New vessels are priced at very attractive levels now, which has helped to support demand. And because of the increasingly stringent global maritime regulations, owners have to renew or upgrade their older fleet.

MR REN YUANLIN, on why market sentiment has improved since the start of the year.

This was on the back of higher revenues in its shipbuilding business, helped by lower prices for steel and depreciation in the yuan, said Mr Ren in Mandarin.

The group, which celebrated its 10th year of listing on the Singapore Exchange last Friday, secured 13 new shipbuilding orders worth US$318 million (S$444 million). At the same time, it managed to sell four bulk carriers for a total of 551 million yuan - an indication that demand is on the mend, he noted. Orders for these vessels were terminated by the original buyer last year.

Mr Ren added that Yangzijiang aims to secure twice as much in value of new job orders this year, from 823 million yuan in 2016.

The group's order book stood at US$4.03 billion as of March 31, comprising 84 vessels, putting it at No. 1 among all shipyards in China, and No. 4 in the world, according to reports from Eworldship.com and Clarksons.

"There are still a few bright spots in the market, such as for very large ore carriers as well as clean-energy vessels like small-scale liquefied natural gas (LNG) carriers," he said.

Yangzijiang delivered its first two LNG carriers during the quarter as it looks to expand its presence in building these specialised vessels.

Meanwhile, in South Korea, Daewoo Shipbuilding & Marine Engineering is set to deliver more than 30 LNG carriers through next year, which will help improve its earnings. The firm was bailed out twice by creditors in the last two years. It narrowly averted a payment crisis last month after bond holders agreed to a debt revamp.

Hyundai Heavy Industries, the world's largest shipyard, swung back into the black in the first quarter. It said it received US$1.42 billion worth of orders in the first four months of the year, and expects more in the coming months.

"We are getting double the number of inquiries for orders this year," said Hyundai Heavy in a Bloomberg report.

Mr Peter Sand, chief shipping analyst at international shipping association Bimco, said in a recent report that the overall supply-demand balance in container shipping, for example, is improving.

He still expects the global fleet to grow by 2.9 per cent this year, under the assumptions that 450,000 twenty-foot equivalent units (TEUs) of capacity will be demolished and one million TEUs will be delivered.

As for the dry bulk shipping market, the "stronger-than-expected demand" seen in recent months could see owners return to the shipyards, said Mr Sand.

"So far, we have not seen a flood of new orders, but the shipyard industry certainly stands ready to take owners' new orders," he noted.

Indeed, Yangzijiang's Mr Ren believes that the shipbuilding industry is not yet completely out of the woods.

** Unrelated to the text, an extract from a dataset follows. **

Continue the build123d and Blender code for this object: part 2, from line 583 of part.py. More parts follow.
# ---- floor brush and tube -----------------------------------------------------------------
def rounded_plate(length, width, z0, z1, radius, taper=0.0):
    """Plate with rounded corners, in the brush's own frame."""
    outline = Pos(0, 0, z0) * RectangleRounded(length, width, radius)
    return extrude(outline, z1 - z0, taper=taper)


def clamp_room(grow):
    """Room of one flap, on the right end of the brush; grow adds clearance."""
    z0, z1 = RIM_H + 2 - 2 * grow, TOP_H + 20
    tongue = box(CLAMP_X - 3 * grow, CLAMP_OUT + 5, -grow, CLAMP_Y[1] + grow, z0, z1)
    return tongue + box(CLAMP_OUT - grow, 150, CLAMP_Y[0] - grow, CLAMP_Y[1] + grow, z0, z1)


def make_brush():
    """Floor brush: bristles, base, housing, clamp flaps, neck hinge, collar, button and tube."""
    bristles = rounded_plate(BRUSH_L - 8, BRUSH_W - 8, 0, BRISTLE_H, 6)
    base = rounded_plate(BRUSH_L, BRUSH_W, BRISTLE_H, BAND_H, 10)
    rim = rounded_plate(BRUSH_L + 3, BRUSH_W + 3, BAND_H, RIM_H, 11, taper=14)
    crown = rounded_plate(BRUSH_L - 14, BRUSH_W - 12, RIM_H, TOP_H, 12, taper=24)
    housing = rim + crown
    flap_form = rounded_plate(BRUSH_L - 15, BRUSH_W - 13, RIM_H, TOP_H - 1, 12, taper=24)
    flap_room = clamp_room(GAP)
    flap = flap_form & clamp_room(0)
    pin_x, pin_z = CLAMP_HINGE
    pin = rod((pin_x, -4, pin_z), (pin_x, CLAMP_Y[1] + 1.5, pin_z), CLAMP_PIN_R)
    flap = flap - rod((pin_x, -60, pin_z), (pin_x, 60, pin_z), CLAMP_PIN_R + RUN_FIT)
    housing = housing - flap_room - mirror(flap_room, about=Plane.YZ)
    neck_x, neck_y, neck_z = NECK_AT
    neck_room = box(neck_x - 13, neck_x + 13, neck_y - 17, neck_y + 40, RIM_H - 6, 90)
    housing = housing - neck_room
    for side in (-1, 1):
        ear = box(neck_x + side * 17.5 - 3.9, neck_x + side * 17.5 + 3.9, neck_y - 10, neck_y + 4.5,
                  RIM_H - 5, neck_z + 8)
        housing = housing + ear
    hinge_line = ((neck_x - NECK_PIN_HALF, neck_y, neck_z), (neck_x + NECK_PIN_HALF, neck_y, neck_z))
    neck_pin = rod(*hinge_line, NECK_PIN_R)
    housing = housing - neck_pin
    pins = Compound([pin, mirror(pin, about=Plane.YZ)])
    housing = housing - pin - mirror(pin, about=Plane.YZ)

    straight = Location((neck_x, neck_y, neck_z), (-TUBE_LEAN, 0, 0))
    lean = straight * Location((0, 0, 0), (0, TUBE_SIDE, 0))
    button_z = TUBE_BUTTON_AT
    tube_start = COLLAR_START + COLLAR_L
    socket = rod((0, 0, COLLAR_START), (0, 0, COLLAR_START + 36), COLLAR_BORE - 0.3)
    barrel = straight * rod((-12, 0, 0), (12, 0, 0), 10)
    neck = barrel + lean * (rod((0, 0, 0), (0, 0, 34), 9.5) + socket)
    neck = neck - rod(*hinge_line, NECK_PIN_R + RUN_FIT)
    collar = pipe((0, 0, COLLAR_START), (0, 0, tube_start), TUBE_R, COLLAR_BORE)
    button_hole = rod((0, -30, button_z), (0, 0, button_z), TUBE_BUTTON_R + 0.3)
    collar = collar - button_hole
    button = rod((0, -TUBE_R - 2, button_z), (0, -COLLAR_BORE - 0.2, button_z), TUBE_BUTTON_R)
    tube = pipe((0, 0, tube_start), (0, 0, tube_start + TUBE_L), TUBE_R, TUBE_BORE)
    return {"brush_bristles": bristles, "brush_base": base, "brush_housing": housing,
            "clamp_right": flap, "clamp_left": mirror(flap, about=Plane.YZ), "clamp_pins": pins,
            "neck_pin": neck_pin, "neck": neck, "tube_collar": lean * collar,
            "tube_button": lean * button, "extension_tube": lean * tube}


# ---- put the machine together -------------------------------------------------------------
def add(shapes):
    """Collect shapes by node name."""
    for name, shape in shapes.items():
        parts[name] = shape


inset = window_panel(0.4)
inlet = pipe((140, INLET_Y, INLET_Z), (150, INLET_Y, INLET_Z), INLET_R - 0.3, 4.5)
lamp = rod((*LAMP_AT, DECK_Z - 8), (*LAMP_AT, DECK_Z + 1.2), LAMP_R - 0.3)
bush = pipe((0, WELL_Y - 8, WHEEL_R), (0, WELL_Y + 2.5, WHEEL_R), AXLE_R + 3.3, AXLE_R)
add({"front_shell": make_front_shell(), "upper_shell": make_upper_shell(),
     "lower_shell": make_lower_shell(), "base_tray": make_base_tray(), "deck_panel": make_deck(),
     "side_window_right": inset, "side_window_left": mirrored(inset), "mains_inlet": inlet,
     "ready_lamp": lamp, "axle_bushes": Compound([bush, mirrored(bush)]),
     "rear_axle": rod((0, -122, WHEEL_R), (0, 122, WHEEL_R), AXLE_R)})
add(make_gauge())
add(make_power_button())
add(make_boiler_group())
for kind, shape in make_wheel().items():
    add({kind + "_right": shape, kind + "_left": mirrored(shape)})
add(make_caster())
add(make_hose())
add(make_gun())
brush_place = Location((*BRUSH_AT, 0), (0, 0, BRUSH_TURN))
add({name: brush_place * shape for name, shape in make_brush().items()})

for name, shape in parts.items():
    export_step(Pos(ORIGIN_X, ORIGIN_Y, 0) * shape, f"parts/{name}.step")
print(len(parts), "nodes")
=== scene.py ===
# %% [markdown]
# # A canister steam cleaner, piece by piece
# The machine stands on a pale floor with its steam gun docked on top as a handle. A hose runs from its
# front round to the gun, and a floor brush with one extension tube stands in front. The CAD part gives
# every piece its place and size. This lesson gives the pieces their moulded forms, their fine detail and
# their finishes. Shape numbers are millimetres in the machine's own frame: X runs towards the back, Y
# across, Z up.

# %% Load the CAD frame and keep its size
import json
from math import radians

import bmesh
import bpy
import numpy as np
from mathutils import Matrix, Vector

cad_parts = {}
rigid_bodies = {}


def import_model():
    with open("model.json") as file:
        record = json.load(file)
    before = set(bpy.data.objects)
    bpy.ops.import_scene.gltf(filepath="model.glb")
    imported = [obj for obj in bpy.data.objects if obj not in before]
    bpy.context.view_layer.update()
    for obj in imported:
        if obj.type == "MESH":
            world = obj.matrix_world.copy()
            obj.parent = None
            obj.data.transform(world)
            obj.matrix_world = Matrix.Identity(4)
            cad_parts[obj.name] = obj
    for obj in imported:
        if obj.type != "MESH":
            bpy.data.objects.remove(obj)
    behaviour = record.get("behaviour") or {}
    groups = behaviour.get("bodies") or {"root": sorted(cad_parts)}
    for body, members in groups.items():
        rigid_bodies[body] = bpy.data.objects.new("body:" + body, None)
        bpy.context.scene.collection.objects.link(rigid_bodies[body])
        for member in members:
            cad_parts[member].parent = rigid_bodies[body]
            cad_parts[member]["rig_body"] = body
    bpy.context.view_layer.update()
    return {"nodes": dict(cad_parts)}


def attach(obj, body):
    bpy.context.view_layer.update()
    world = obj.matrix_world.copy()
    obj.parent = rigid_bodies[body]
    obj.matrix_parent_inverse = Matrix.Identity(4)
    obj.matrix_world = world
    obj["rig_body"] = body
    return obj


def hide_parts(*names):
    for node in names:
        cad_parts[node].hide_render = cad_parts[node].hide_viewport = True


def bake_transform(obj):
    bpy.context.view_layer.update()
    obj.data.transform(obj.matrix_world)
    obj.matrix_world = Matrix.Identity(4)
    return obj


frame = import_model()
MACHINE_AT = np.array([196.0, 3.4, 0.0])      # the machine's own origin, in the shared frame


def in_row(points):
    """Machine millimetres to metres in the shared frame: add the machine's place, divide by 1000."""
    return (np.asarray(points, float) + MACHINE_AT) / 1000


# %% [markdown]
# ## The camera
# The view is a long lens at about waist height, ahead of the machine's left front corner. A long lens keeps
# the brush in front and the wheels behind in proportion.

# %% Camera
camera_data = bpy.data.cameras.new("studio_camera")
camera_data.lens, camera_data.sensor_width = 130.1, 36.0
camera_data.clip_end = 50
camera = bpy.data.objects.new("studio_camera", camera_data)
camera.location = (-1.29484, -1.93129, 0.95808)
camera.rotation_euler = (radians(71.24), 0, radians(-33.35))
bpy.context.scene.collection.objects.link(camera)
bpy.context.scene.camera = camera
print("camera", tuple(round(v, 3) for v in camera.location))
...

"For the next two to three years, it will still be hard to see a huge recovery in the industry. The cancellations will continue to happen," he said. "Demand in the global economy has improved, but it hasn't been revived in a big way. The oversupply situation is also unlikely to go away any time soon."

Governments have continued to prop up the Korean and Chinese state-owned shipyards financially, which has only exacerbated the problem, he noted.

"Overall, the pie has shrunk by a lot, as much as 60 per cent," said Mr Ren. He added that Yangzijiang saw 14 order terminations last year, as its customers sought to cut costs, although it has managed to resell the vessels - mostly bulk carriers - in the market.

Like other yards, the group has embarked on aggressive cost-cutting measures. It has mothballed two smaller yards of its four yards in China, and slashed 30 per cent of its headcount to around 20,000, from a peak of 28,000 employees in 2014.

"But judging from our order book now, we hope not to cut any more jobs this year," he said.